Teams across the league are having to shuffle their decks with buyouts, trades and signings as they prepare for the Las Vegas Golden Knights to poach a player at the first NHL expansion draft in 17 years next week. Clubs have until Saturday morning to submit a limited list of players that Vegas can’t touch.

The Rangers would have had to include Girardi in that group had they not exercised a buyout as players with no-move clauses in their contracts must be protected — unless said player agrees to waive that clause as Marc-Andre Fleury did for the Pittsburgh Penguins earlier this season.

Dion Phaneuf declined when the Ottawa Senators asked, a complication which forces a difficult decision for general manager Pierre Dorion. 

“It was a man-to-man conversation, it was a good conversation,” Dorion said of his talks with Phaneuf on Thursday morning. “It was explained very well to him, our request and why we were making this request.”

Dorion said the Senators wanted to keep their top two defence pairings intact for next season and therefore, protect Marc Methot and 23-year-old Cody Ceci alongside captain Erik Karlsson. The club felt like it could expose the 32-year-old Phaneuf to Vegas and not risk losing him because of his age and contract — which carries four more years at an annual cap hit of US$7 million.  

It’s apparent Phaneuf, who has grown comfortable as a Senator, didn’t want to take the risk and Ottawa, barring a trade, will have to expose either Ceci or more likely Methot, who turns 32 next week.

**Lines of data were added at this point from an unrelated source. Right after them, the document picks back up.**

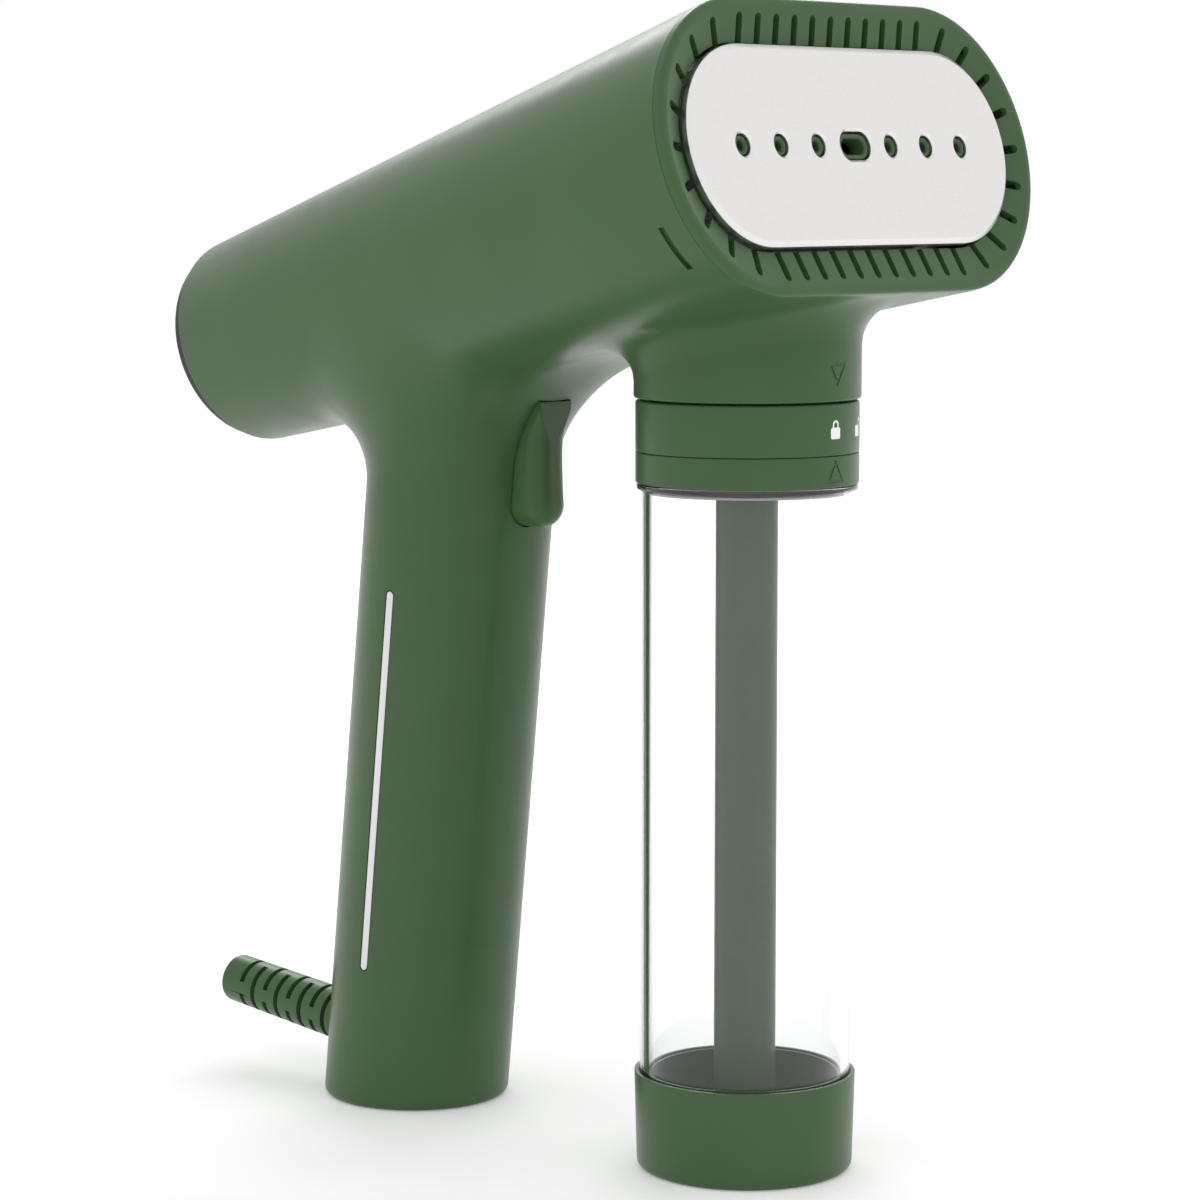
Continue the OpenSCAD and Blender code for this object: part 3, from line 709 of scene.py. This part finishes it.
def obround(half, r, arc=8):
    """Flat-sided slot outline along x."""
    return [(side * half + r * math.cos(math.radians(start + 180 * k / arc)),
             r * math.sin(math.radians(start + 180 * k / arc)))
            for side, start in ((1, -90), (-1, 90)) for k in range(arc + 1)]


STRIP_LOW = 34.5        # the strip's ends, up the handle
STRIP_HIGH = 127.5
STRIP_Y = -0.8          # forward of the handle's axis
STRIP_HALF = 1.1        # half its width
STRIP_BED = HANDLE_R - 0.9
STRIP_LONG = (STRIP_HIGH - STRIP_LOW) / 2 - STRIP_HALF  # half its straight length


def strip_place(side):
    """Frame on the handle's flank: x up the handle, z outwards."""
    turn = Matrix(((0, 0, side, 0), (0, -side, 0, 0), (1, 0, 0, 0), (0, 0, 0, 1)))
    middle = (STRIP_LOW + STRIP_HIGH) / 2
    return HANDLE @ Matrix.Translation((0, STRIP_Y, middle)) @ turn


def arrow(name, radius, z, up, width=6.2, height=5.1, inner=0.6, deep=0.25):
    """Cutter for an engraved outline of a triangle on the front of a collar."""
    s = 1 if up else -1
    even = 0.31         # share of the height that keeps the outline's three sides alike
    clear = 3           # how far the cutter stands out of the collar
    place = Matrix(((1, 0, 0, 0), (0, 0, -1, -radius), (0, 1, 0, z), (0, 0, 0, 1)))
    outer = [(-width / 2, 0.0), (width / 2, 0.0), (0.0, s * height)]
    shift = s * height * (1 - inner) * even
    hole = [(x * inner, y * inner + shift) for x, y in outer]
    verts = [(x, y, h) for h in (-deep, clear) for ring in (outer, hole) for x, y in ring]
    faces = []
    for i in range(3):
        j = (i + 1) % 3
        faces.append((i, j, 3 + j, 3 + i))
        faces.append((6 + i, 6 + j, 9 + j, 9 + i))
        faces.append((i, j, 6 + j, 6 + i))
        faces.append((3 + i, 3 + j, 9 + j, 9 + i))
    return piece(name, verts, faces, place)


def strip_bed(side):
    """Cutter for the groove that a strip lies in."""
    gap = 0.22
    outline = obround(STRIP_LONG, STRIP_HALF + gap, 10)
    return prism("bed", outline, STRIP_BED, HANDLE_R + 3, strip_place(side))


def catch_slot(side):
    """Cutter for the short curved slot behind the bezel, low on each side of the head."""
    start = math.radians(-50 if side > 0 else -151)
    depth, low, high = 10.4, 0.1, 1.9
    inner, outer = HEAD_R - 2.2, HEAD_R + 2.4
    place = HEAD @ Matrix.Translation((side * (HEAD_W / 2 - HEAD_R), -RIM_DROP, -depth))
    place = place @ Matrix.Rotation(start, 4, "Z")
    outline = [(inner, low, 0), (outer, low, 0), (outer, high, 0), (inner, high, 0)]
    return lathe("catch", outline, place, 12, sweep=math.radians(21))


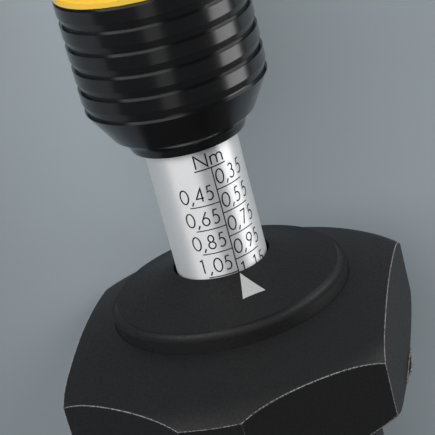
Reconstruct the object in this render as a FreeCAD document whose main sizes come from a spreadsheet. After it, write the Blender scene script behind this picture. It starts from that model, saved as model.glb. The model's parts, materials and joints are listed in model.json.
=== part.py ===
import FreeCAD, Part
import math
import os
import Sketcher

# Adjustable torque screwdriver, lying on one flat of its anti-roll flange.
#
# +X runs along the tool towards the bit, +Z is up through the pointer, and the origin is the
# centre of the flange's lower flat. Every sub-part is drawn about the tool's own axis, with
# x = 0 at the front face of the handle, where the scale tube comes out: minus x is inside
# the handle and plus x is the free front. The tool is drawn set to 1.05 N m.

os.makedirs("parts", exist_ok=True)
doc = FreeCAD.newDocument("torque_screwdriver")

# ---------------------------------------------------------------- driving sizes

SIZES = (
    # handle front: domed boss, cone shoulder, flange with flats
    ("boss_radius", 12.0), ("boss_height", 4.2), ("boss_seat", 4.3), ("boss_edge", 0.7),
    ("dome_drop", 2.3), ("dome_radius", 30.0), ("mouth_radius", 4.9), ("mouth_web", 2.2),
    ("shoulder_radius", 18.2), ("shoulder_drop", 1.95), ("shoulder_round", 4.36),
    ("round_drop", 1.45), ("flange_radius", 20.3), ("flat_apothem", 18.9), ("land_length", 5.6),
    # handle grip: neck, palm swell, rear end
    ("neck_radius", 11.6), ("neck_fillet", 5.0), ("neck_length", 4.5), ("swell_radius", 18.9),
    ("swell_run", 41.0), ("rear_radius", 14.6), ("rear_round", 1.6),
    # pointer let into the dome
    ("pointer_tip", 5.05), ("pointer_base", 8.0), ("pointer_width", 2.4), ("pointer_floor", 1.4),
    # clutch housing and its bores
    ("housing_radius", 10.0), ("spigot_radius", 7.0), ("spigot_length", 5.6), ("bore_radius", 8.2),
    ("front_bore", 16.5), ("slot_radius", 9.1), ("key_width", 3.0), ("key_height", 8.9),
    # guide bush of the scale tube
    ("bush_radius", 6.2), ("bush_length", 9.8),
    # clutch rings and balls
    ("ring_thickness", 3.0), ("ring_bore", 4.0), ("ring_gap", 0.9), ("driven_thickness", 4.1),
    ("pockets", 12), ("clutch_balls", 6), ("ball_radius", 1.2), ("ball_circle", 6.1),
    ("ball_bite", 0.55), ("dowel_radius", 0.5), ("dowel_length", 3.4), ("dowels", 3),
    # main spring and its seats
    ("seat_thickness", 1.0), ("seat_radius", 7.9), ("spring_length", 24.0), ("spring_pitch", 4.2),
    ("wire_width", 1.6), ("wire_height", 1.5), ("spring_inner", 5.3),
    # collar at the tail of the drive shaft
    ("collar_length", 4.0), ("collar_radius", 8.1), ("hub_radius", 4.8), ("hub_length", 5.0),
    ("tail_recess", 1.5), ("screw_clear", 4.4), ("pin_radius", 1.0),
    # thrust bearing
    ("race_thickness", 1.0), ("race_radius", 7.6), ("thrust_ball", 0.98), ("thrust_circle", 6.0),
    ("thrust_balls", 10), ("cage_thickness", 0.8),
    # travelling nut and lead screw
    ("nut_length", 13.0), ("nut_radius", 8.0), ("screw_radius", 4.0), ("screw_grip", 8.0),
    ("screw_pitch", 1.25), ("turns_down", 7.5), ("screw_flange", 6.5), ("stop_gap", 1.6), ("flange_length", 2.0),
    ("plate_length", 3.5), ("clip_thickness", 1.2), ("clip_radius", 8.9), ("clip_inner", 7.2),
    ("rear_lip", 0.5),
    # setting knob
    ("knob_radius", 14.0), ("knob_length", 11.5), ("knob_gap", 0.5), ("knob_round", 1.5),
    ("flutes", 12), ("flute_radius", 2.4), ("flute_depth", 0.9), ("knob_well", 8.5),
    ("well_depth", 4.5), ("drive_across", 6.0), ("screw_head", 2.75), ("screw_shank", 1.5),
    ("cap_thickness", 1.6), ("washer_inner", 10.4), ("washer_outer", 12.8), ("washer_thickness", 0.4),
    # drive shaft and scale tube
    ("tube_radius", 4.6), ("shaft_radius", 3.5), ("tail_radius", 2.98), ("tube_tail", 14.0), ("hex_across", 6.0),
    ("hex_front", 19.0), ("hex_length", 17.0),
    # chuck body
    ("chuck_rear", 16.0), ("chuck_waist", 4.9), ("chuck_radius", 6.0), ("waist_length", 18.0),
    ("chuck_length", 36.0), ("nose_radius", 5.2), ("nose_length", 1.2), ("shaft_socket", 12.0),
    ("socket_across", 6.45), ("socket_depth", 20.0), ("socket_lead", 0.5),
    ("magnet_radius", 2.6), ("magnet_length", 2.5), ("chuck_clip", 0.8), ("clip_reach", 5.8),
    # release sleeve and lock balls
    ("web_gap", 0.3), ("release_length", 29.0), ("release_radius", 7.4), ("release_web", 2.0),
    ("release_hollow", 6.8), ("lock_place", 10.5), ("lock_radius", 1.65), ("lock_centre", 4.3),
    ("release_slope", 0.2), ("chuck_wire", 0.35), ("chuck_coil", 5.75), ("chuck_pitch", 2.4),
    # ribbed sleeve, window ring and front ring
    ("sleeve_start", 13.4), ("sleeve_mouth", 5.2), ("lip_length", 1.8), ("clip_room", 6.3),
    ("lip_radius", 5.9), ("lip_round", 1.6), ("lip_height", 0.5), ("cone_radius", 7.1), ("cone_start", 1.7),
    ("crest_radius", 9.04), ("cone_end", 4.9), ("ribs", 5), ("rib_pitch", 2.2), ("rib_first", 7.2),
    ("rib_crest", 1.25), ("rib_step", 0.06), ("rib_taper", 0.18), ("rib_tail", 0.7),
    ("notch_radius", 8.62), ("notch_run", 0.05), ("spigot_outer", 8.2), ("ribbed_length", 16.3),
    ("band_length", 8.5), ("band_radius", 8.98), ("band_rim", 0.42), ("windows", 6),
    ("window_angle", 50.0), ("window_depth", 0.4), ("nose_ring", 12.3), ("nose_web", 1.4),
    ("nose_bore", 6.3), ("nose_chamfer", 1.2),
    # clearances
    ("running", 0.05), ("sliding", 0.1), ("side_play", 0.1), ("free", 0.3),
)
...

Teams can only protect either seven forwards, three defencemen and one goaltender or eight skaters and one goaltender.

The Montreal Canadiens took advantage of these limits when they plucked super skilled winger Jonathan Drouin from Tampa in a deal that sent 2016 first round pick, Mikhail Sergachev, to the Lightning. Tampa can now protect one extra player with Drouin gone while picking up a promising long-term asset.

Teams with veteran cores like Ottawa face more difficult protection decisions than those in say, Toronto. The Maple Leafs don’t have to protect Auston Matthews, Mitch Marner or William Nylander with first and second year pros automatically exempt from selection.  

Fleury made life easier for the Penguins when he agreed to waive his no-movement clause ahead of the trade deadline.

Without such a move, Pittsburgh GM Jim Rutherford would have been forced to either trade Fleury, buy him out or leave Matt Murray, the promising 23-year-old starter in back-to-back Stanley Cup wins, unprotected in the expansion draft — an obvious non-starter.

“I thought it was the right thing to help the team, to stay with the team and finish the season here and have a chance to play for the Cup again,” Fleury told the Pittsburgh Post-Gazette.

Buying Girardi out allows the Ranger to protect one more player from Vegas — perhaps 30-year-old Nick Holden. Girardi, a declining 33-year-old who suited up for almost 800 regular season games for New York, had three more years left on his contract with an annual cap hit of $5.5 million.  

The Colorado Avalanche went down the same path when they bought out the final year of 37-year-old Francois Beauchemin’s contract on Thursday.

The Rangers also signed former Senator Matt Puempel to a one-year contract earlier this week in another move based around the expansion draft. Teams have to expose at least two forwards (and one defenceman) under contract for next season who played either 40 games this past season or 70 games combined the past two seasons — a qualification Puempel helps them meet.

The Washington Capitals gave the Minnesota Wild a fifth-round pick for Tyler Graovac on Wednesday night for precisely the same reason.

Clubs can also strike deals with Vegas to ensure that certain players aren’t picked — a draft pick, for example — in exchange for such a guarantee.

Protection lists must be submitted to the NHL and NHLPA on Saturday at 5 p.m. ET

Teams must submit their protection lists to the NHL and NHLPA on Saturday at 5 p.m. ET.